AIM OF THE EXERCISE:
Repeat, without any change, the entries presented below.
[START OF EXTRACTED INFORMATION]
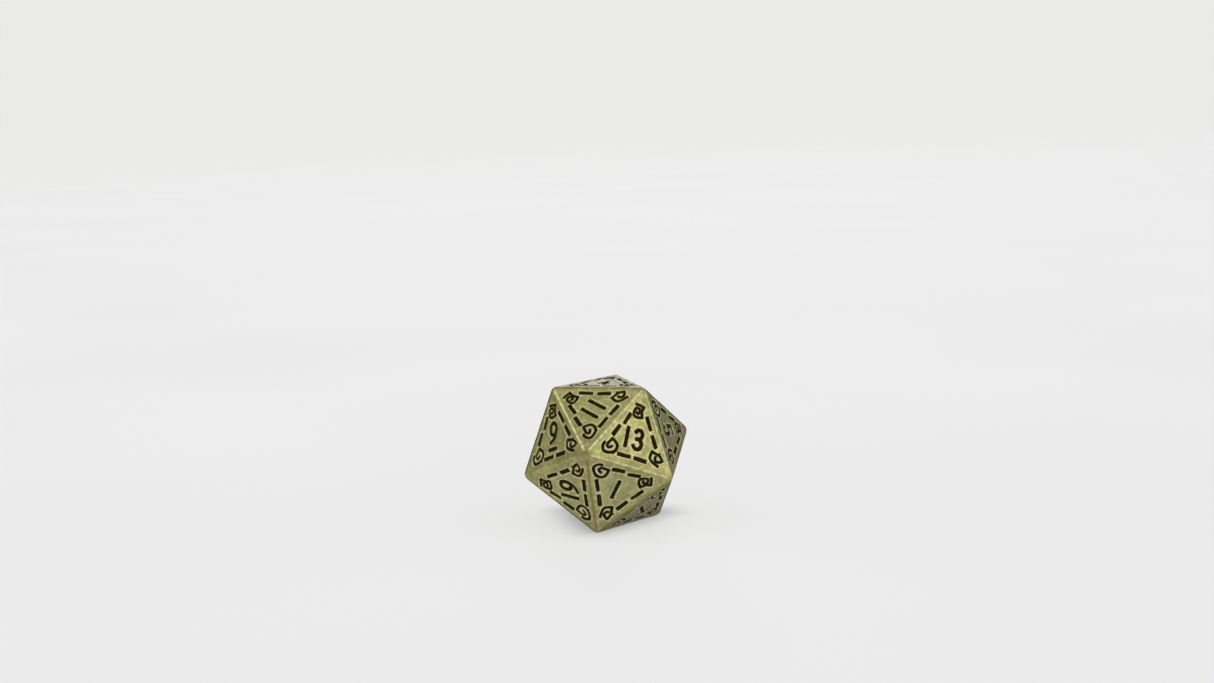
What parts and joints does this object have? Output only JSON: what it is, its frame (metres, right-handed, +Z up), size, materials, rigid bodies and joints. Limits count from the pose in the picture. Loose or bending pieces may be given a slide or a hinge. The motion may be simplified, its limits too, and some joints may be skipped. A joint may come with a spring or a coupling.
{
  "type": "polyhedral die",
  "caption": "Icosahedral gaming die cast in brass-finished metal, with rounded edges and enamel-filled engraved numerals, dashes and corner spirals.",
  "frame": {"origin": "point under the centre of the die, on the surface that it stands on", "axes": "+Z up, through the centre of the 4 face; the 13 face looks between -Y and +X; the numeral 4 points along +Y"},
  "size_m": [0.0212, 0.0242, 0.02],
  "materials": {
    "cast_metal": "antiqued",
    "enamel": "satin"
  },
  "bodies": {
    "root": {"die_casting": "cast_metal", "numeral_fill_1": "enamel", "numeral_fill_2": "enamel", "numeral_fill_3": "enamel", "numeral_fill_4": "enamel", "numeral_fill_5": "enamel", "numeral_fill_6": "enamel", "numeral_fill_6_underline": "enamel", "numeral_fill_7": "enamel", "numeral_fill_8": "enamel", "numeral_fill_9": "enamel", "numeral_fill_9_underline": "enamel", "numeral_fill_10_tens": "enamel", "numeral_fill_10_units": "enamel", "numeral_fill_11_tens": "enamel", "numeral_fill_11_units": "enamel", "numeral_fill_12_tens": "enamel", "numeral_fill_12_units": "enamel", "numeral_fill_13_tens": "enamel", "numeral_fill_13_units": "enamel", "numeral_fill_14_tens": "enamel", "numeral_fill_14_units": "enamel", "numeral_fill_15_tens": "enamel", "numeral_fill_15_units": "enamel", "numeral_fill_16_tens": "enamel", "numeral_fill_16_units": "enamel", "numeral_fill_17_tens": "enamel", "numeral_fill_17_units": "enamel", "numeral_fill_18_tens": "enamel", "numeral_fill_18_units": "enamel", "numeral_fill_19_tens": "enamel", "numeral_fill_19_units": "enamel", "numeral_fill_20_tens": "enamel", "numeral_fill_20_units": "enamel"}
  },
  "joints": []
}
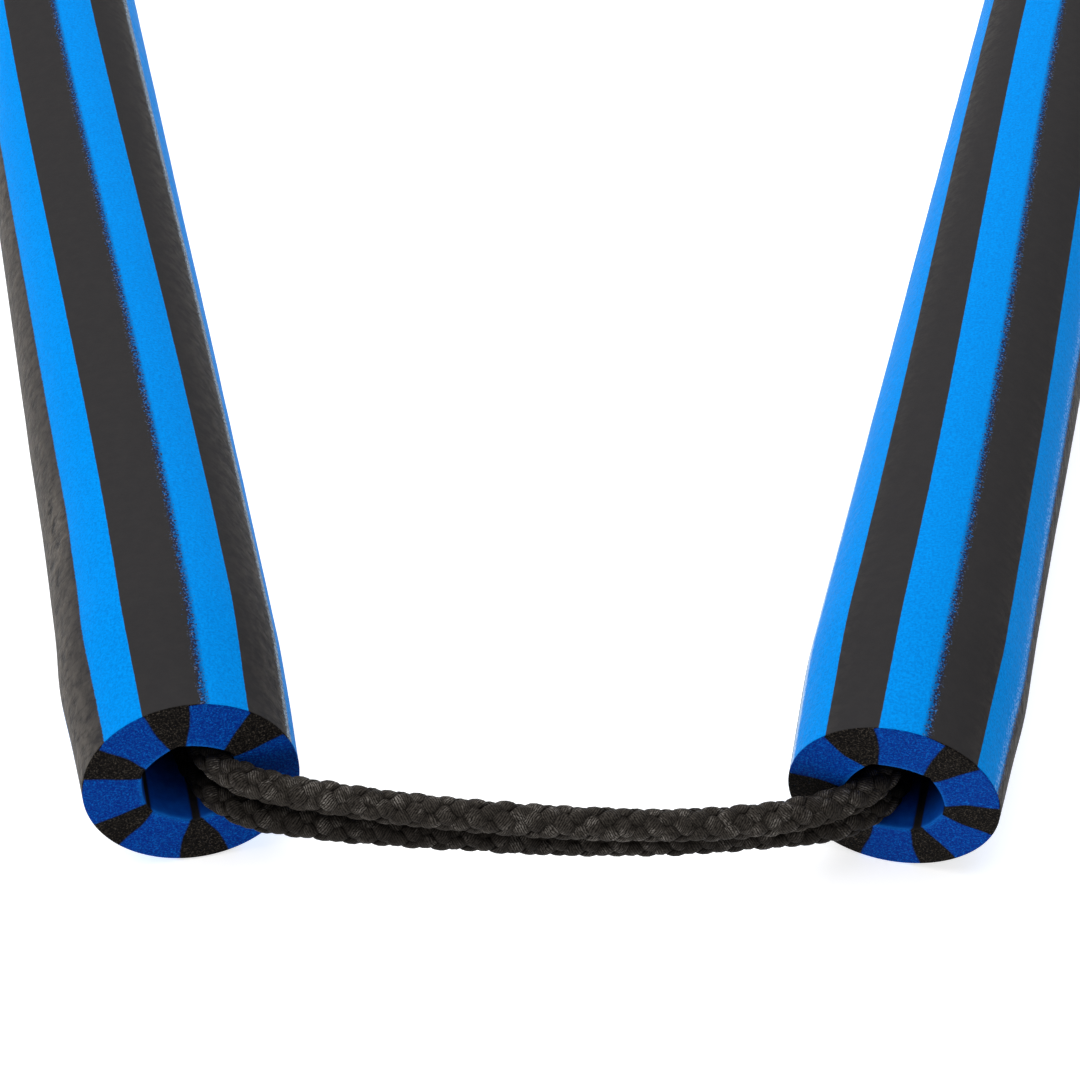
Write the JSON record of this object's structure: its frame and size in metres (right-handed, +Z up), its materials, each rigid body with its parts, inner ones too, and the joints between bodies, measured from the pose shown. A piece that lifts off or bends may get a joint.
[END OF EXTRACTED INFORMATION]
SOLVED EXERCISE:
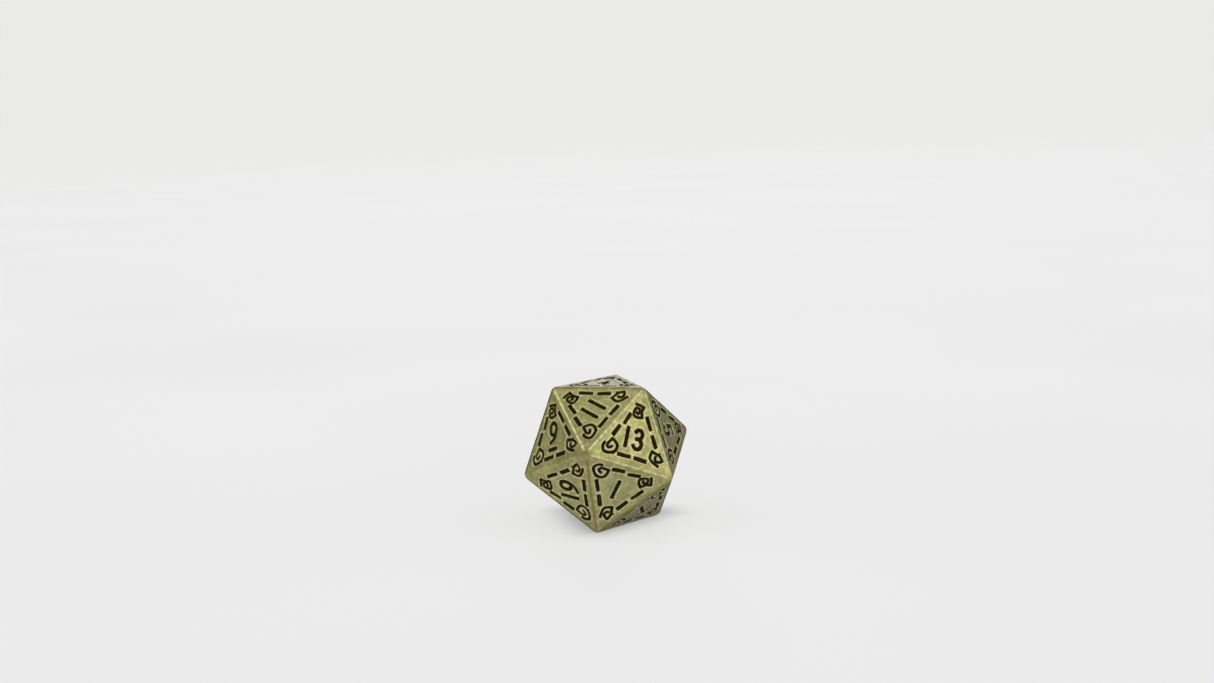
What parts and joints does this object have? Output only JSON: what it is, its frame (metres, right-handed, +Z up), size, materials, rigid bodies and joints. Limits count from the pose in the picture. Loose or bending pieces may be given a slide or a hinge. The motion may be simplified, its limits too, and some joints may be skipped. A joint may come with a spring or a coupling.
{
  "type": "polyhedral die",
  "caption": "Icosahedral gaming die cast in brass-finished metal, with rounded edges and enamel-filled engraved numerals, dashes and corner spirals.",
  "frame": {"origin": "point under the centre of the die, on the surface that it stands on", "axes": "+Z up, through the centre of the 4 face; the 13 face looks between -Y and +X; the numeral 4 points along +Y"},
  "size_m": [0.0212, 0.0242, 0.02],
  "materials": {
    "cast_metal": "antiqued",
    "enamel": "satin"
  },
  "bodies": {
    "root": {"die_casting": "cast_metal", "numeral_fill_1": "enamel", "numeral_fill_2": "enamel", "numeral_fill_3": "enamel", "numeral_fill_4": "enamel", "numeral_fill_5": "enamel", "numeral_fill_6": "enamel", "numeral_fill_6_underline": "enamel", "numeral_fill_7": "enamel", "numeral_fill_8": "enamel", "numeral_fill_9": "enamel", "numeral_fill_9_underline": "enamel", "numeral_fill_10_tens": "enamel", "numeral_fill_10_units": "enamel", "numeral_fill_11_tens": "enamel", "numeral_fill_11_units": "enamel", "numeral_fill_12_tens": "enamel", "numeral_fill_12_units": "enamel", "numeral_fill_13_tens": "enamel", "numeral_fill_13_units": "enamel", "numeral_fill_14_tens": "enamel", "numeral_fill_14_units": "enamel", "numeral_fill_15_tens": "enamel", "numeral_fill_15_units": "enamel", "numeral_fill_16_tens": "enamel", "numeral_fill_16_units": "enamel", "numeral_fill_17_tens": "enamel", "numeral_fill_17_units": "enamel", "numeral_fill_18_tens": "enamel", "numeral_fill_18_units": "enamel", "numeral_fill_19_tens": "enamel", "numeral_fill_19_units": "enamel", "numeral_fill_20_tens": "enamel", "numeral_fill_20_units": "enamel"}
  },
  "joints": []
}
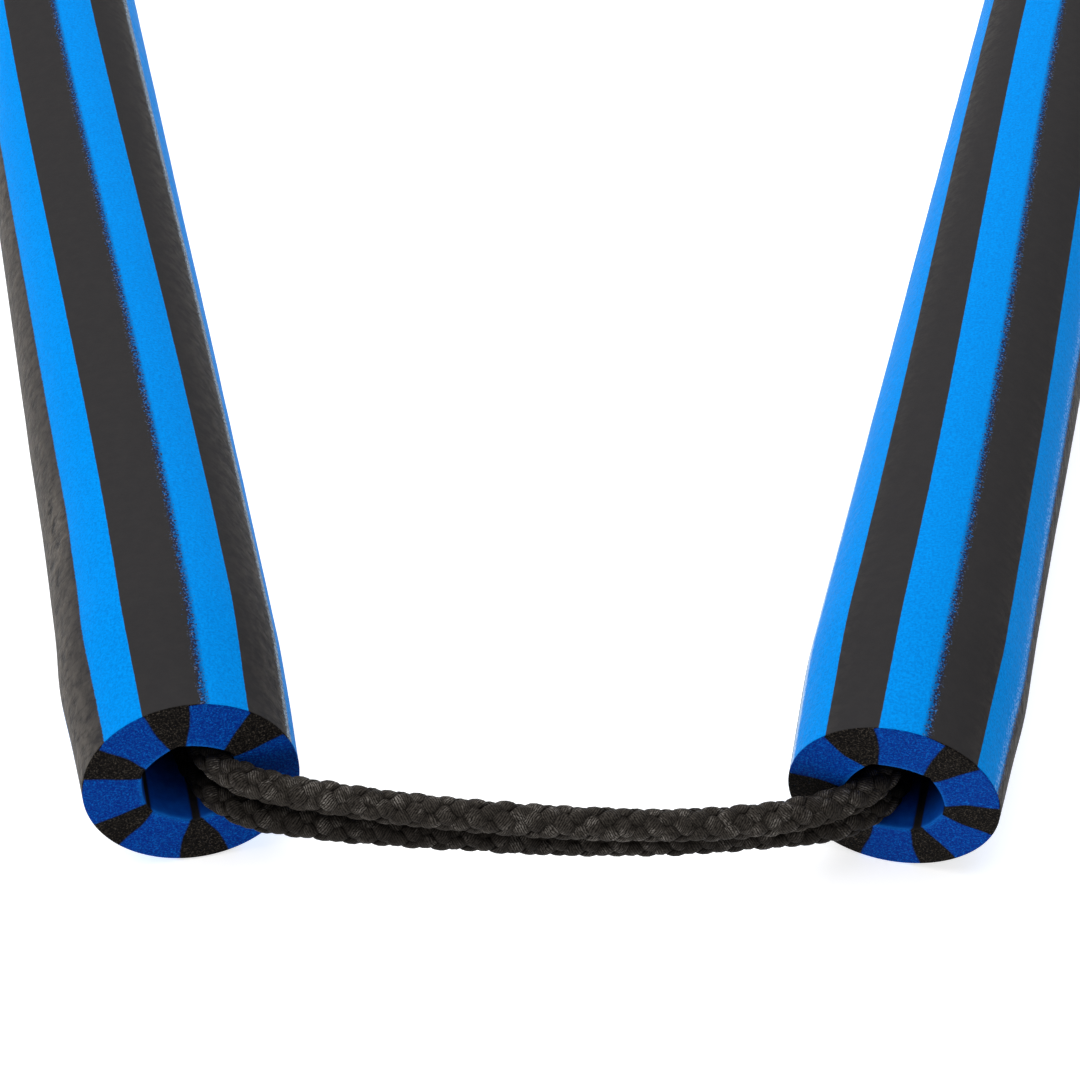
Write the JSON record of this object's structure: its frame and size in metres (right-handed, +Z up), its materials, each rigid body with its parts, inner ones too, and the joints between bodies, measured from the pose shown. A piece that lifts off or bends may get a joint.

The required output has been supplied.